Se alcune settimane fa è uscito nelle sale italiane Memorie di un assassino, dopo la vittoria agli Oscar di Parasite, vi propongo oggi un altro film del regista coreano Bong Joon-ho, Snowpiercer, una coproduzione inglese/coreana del 2013. Un altro livello rispetto a Memorie di un assassino, un salto qualitativo e tecnico. Il cast è internazionale con Ed Harris, Tilda Swinton, Chris Evans, John Hurt, Jamie Bell (l’ex piccolo Billy Elliot) e Song Kang-ho. Questi è l’attore feticcio del regista presente in molti suoi film, famoso in patria e nel circuito internazionale. La fotografia è ottima, nulla a che vedere con il thriller de 2003.
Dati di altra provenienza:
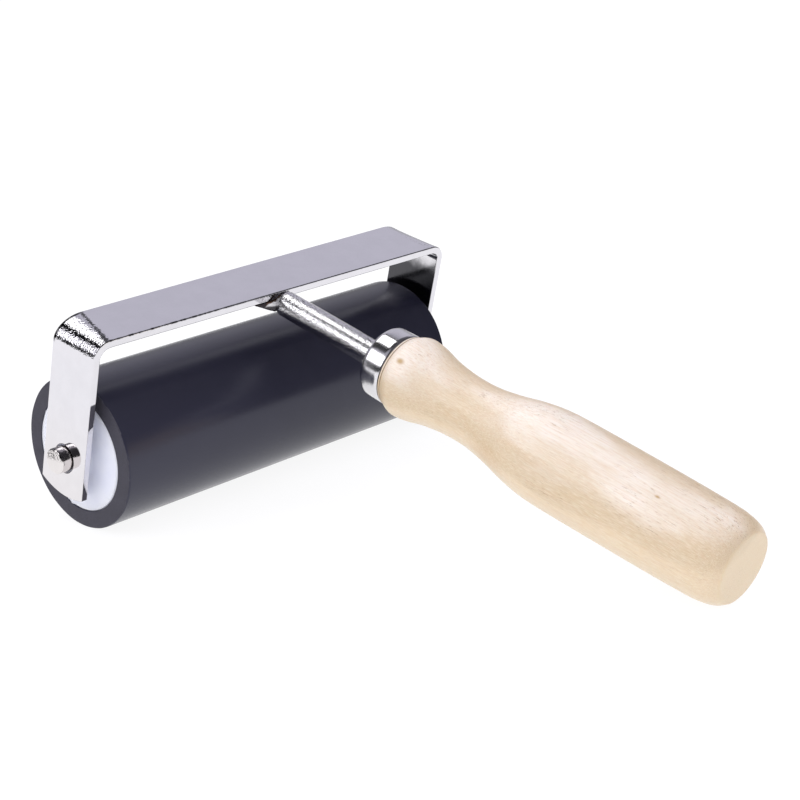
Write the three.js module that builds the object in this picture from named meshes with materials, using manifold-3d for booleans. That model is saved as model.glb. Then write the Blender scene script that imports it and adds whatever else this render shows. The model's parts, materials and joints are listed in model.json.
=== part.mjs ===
// A small hand brayer: a rubber-covered roller that spins on a steel axle between the ears of a bent
// strap yoke, with a round steel stem welded to the strap and a turned wooden handle in a plated ferrule.
// Millimetres, +Z up. X runs along the axle and the handle points towards -Y. The brayer lies on a bench,
// on its roller and the end of its handle. The origin is the middle of its footprint, at bench level.
import * as THREE from "three";
import { mergeVertices } from "three/addons/utils/BufferGeometryUtils.js";
import Module from "manifold-3d";

const wasm = await Module();
wasm.setup();

// Driving dimensions
const ROLLER_LENGTH = 100;
const ROLLER_RADIUS = 17;
const RUBBER_WALL = 4;
const YOKE_SPAN = 108; // over the outside of the ears
const YOKE_HEIGHT = 30.5; // axle to the top face of the strap
const STRAP_WIDTH = 13.5;
const STRAP_THICKNESS = 1.8;
const BEND_RADIUS = 4.1; // outside of the two bends
const EAR_DROP = 7.5; // axle down to the corners of an ear
const EAR_SAG = 1.4; // how far the arc of the ear's end hangs below its corners
const AXLE_RADIUS = 2.85;
const AXLE_STICKOUT = 2.65; // past the outside of each ear
const STEM_RADIUS = 2.95;
const STEM_HEIGHT = 27.4; // axle to the middle of the stem
const FERRULE_START = 38.3; // distances along the stem are counted from the axle
const FERRULE_LENGTH = 5.7;
const FERRULE_RADIUS = 8.1;
const HANDLE_LENGTH = 88.6;

// Clearances
const RUNNING_GAP = 0.35; // axle in the ears
const FIT_GAP = 0.1; // between pieces that are pressed or glued together on one axis
const JOINT_GAP = 0.3; // between pieces that are cut to each other's shape

// Fineness of the round pieces
const ROLLER_SIDES = 72;
const HANDLE_SIDES = 48;
const ROD_SIDES = 32;
const ARC_STEPS = 10;

const RUBBER = { color: 0x1f1e27, roughness: 0.62, metalness: 0 };
const WHITE_PLASTIC = { color: 0xe6e8f2, roughness: 0.45, metalness: 0 };
const PLATED_STEEL = { color: 0xd2d1d6, roughness: 0.16, metalness: 1 };
const WOOD = { color: 0xefdcc4, roughness: 0.42, metalness: 0 };

// Places that follow from the dimensions
const CORE_RADIUS = ROLLER_RADIUS - RUBBER_WALL;
const HALF_ROLLER = ROLLER_LENGTH / 2;
const HALF_SPAN = YOKE_SPAN / 2;
const HALF_WIDTH = STRAP_WIDTH / 2;
const EAR_INSIDE = HALF_SPAN - STRAP_THICKNESS;
const STRAP_UNDERSIDE = YOKE_HEIGHT - STRAP_THICKNESS;
const FERRULE_END = FERRULE_START + FERRULE_LENGTH;

// One named mesh with a material of its own.
function piece(name, geometry, look) {
  const mesh = new THREE.Mesh(geometry, new THREE.MeshStandardMaterial(look));
  mesh.name = name;
  return mesh;
}

// A closed geometry as a manifold solid, for cutting and joining.
function solid(geometry) {
  const bare = geometry.clone();
  bare.deleteAttribute("normal");
  bare.deleteAttribute("uv");
  const merged = mergeVertices(bare, 1e-4);
  const vertProperties = merged.attributes.position.array;
  const triVerts = new Uint32Array(merged.index.array);
  return new wasm.Manifold(new wasm.Mesh({ numProp: 3, vertProperties, triVerts }));
}

// A manifold solid back as a geometry, flat shaded.
function geometryOf(made) {
  const mesh = made.getMesh();
  const indexed = new THREE.BufferGeometry();
  indexed.setAttribute("position", new THREE.BufferAttribute(mesh.vertProperties, 3));
  indexed.setIndex(new THREE.BufferAttribute(mesh.triVerts, 1));
  const flat = indexed.toNonIndexed();
  flat.computeVertexNormals();
  return flat;
}

// A turned piece on the Y axis. Its outline is [distance along -Y, radius], front end first.
function turned(outline, sides) {
  const points = outline.map(([along, radius]) => new THREE.Vector2(radius, -along));
  points.reverse();
  return new THREE.LatheGeometry(points, sides);
}

// The same, lying along the X axis.
function turnedOnX(outline, sides) {
  return turned(outline, sides).rotateZ(Math.PI / 2);
}

// A flat shape drawn in X and Z, given a thickness along Y and centred on the X-Z plane.
function plate(shape, thickness) {
  const options = { depth: thickness, bevelEnabled: false, curveSegments: ARC_STEPS };
  return new THREE.ExtrudeGeometry(shape, options)
    .rotateX(Math.PI / 2)
    .translate(0, thickness / 2, 0);
}

// A quarter circle of outline points about (along, radius), from one angle to another in quarter turns.
function arc(along, radius, size, fromQuarter, toQuarter, steps) {
  return Array.from({ length: steps + 1 }, (_, i) => {
    const angle = (Math.PI / 2) * (fromQuarter + ((toQuarter - fromQuarter) * i) / steps);
    return [along + size * Math.cos(angle), radius + size * Math.sin(angle)];
  });
}

// ---- Roller ----

const TUBE_WALL = 2.2;
const FLANGE_THICKNESS = 2;
const SPIGOT_LENGTH = 12;
const HUB_RADIUS = 4.4;
const HUB_STICKOUT = 1.6; // keeps the rubber off the ears

// Rubber cover, glued on the core, with a softly broken edge at each end.
function rubberSleeve() {
  const edge = 0.5;
  const steps = 3;
  const outline = [
    [-HALF_ROLLER, CORE_RADIUS],
    ...arc(-HALF_ROLLER + edge, ROLLER_RADIUS - edge, edge, 2, 1, steps),
    ...arc(HALF_ROLLER - edge, ROLLER_RADIUS - edge, edge, 1, 0, steps),
    [HALF_ROLLER, CORE_RADIUS],
    [-HALF_ROLLER, CORE_RADIUS],
  ];
  return piece("rubber_sleeve", turnedOnX(outline, ROLLER_SIDES), RUBBER);
}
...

Il film, uscito in Italia nel 2014, prende un sacco. Il regista l’ha tratto da un fumetto fantasy francese in tempi lontani, 2004. Interessante e sopra le righe Swinton, irriconoscibile, acida e brutta zitella portavoce degli ordini del capotreno Wilford, il cattivone interpretato da Harris. Questi, prevedendo una glaciazione terrestre, aveva costruito un treno futuristico che gira intorno al mondo a velocità pazzesche, autoalimentato. E mentre il cosmo si gelava, gli unici superstiti sono le 2000 persone che erano riuscite ad acquistare il biglietto del treno. Ormai sono trascorsi 18 anni da che il mezzo vagava continuamente.
Potrebbe sembrare un futuro Noè, ma non è così, il padrone delle ferriere ha diviso gli scompartimenti in base alle classi sociali. Abbiamo i poveracci in fondo al treno e poi man mano i ricchi con scompartimenti sauna, piscina, serra, ristorante, acquario, discoteca con tanto di orge, vagone per i drogati di lusso, scuola di indottrinamento per i piccoli nati sul treno. Il tutto controllato da uomini armati tipo reparti speciali.



Negli ultimi scompartimenti siamo in un lager con uomini, donne, vecchi e bambini straccioni e denutriti, alimentati giornalmente da una barretta proteica nera che poi si scoprirà ottenuta centrifugando scarafaggi.

Il vecchio interpretato da Hurt è il saggio dei poveracci, senza una gamba e un braccio per le torture subite dagli uomini di Wilford. Incita alla sollevazione il prestante Curtis (Chris Evans), che diventa il leader dei rivoltosi. Si scatena una guerra sul treno con l’avanzamento degli insorti verso la testa degli scompartimenti dove ha la sua roccaforte Wilford.

Grande maestria nelle riprese e nel montaggio delle scene di lotta e guerriglia. Sin dall’inizio entra in scena Song Kang-ho, il cui personaggio (Namgoong Minsu) è recluso in cassettoni da obitorio con la figlia perché tossicomane. Il suo compito è quello di aprire le porte blindate di ciascun vagone. La battaglia si succede di vagone in vagone. Molto belle le scenografie di alcuni di questi, sullo stile del regista visionario Terry Gilliam (non a caso il cognome del vecchio saggio).



Lotta sanguinaria dei più deboli contro il potere. Sembrerebbe una lotta del Bene contro il Male, ma non c’è religiosità e alla fine si scoprono altarini che deluderanno il capo popolo Curtis. C’è sicuramente sacrificio e abnegazione nelle morti dei rivoltosi per portare un’equità sociale tra i passeggeri, ma il potere si insinua anche nelle azioni benevole (ma questo non lo svelo). Curtis andrà in crisi esistenziale, ma saranno il suo sacrificio e quello di Namgoong Minsu, la nota iniziale della speranza. La scena finale è il treno distrutto con la figlia del coreano e un bimbo che, sani e salvi, si incamminano in un mondo che si sta scongelando.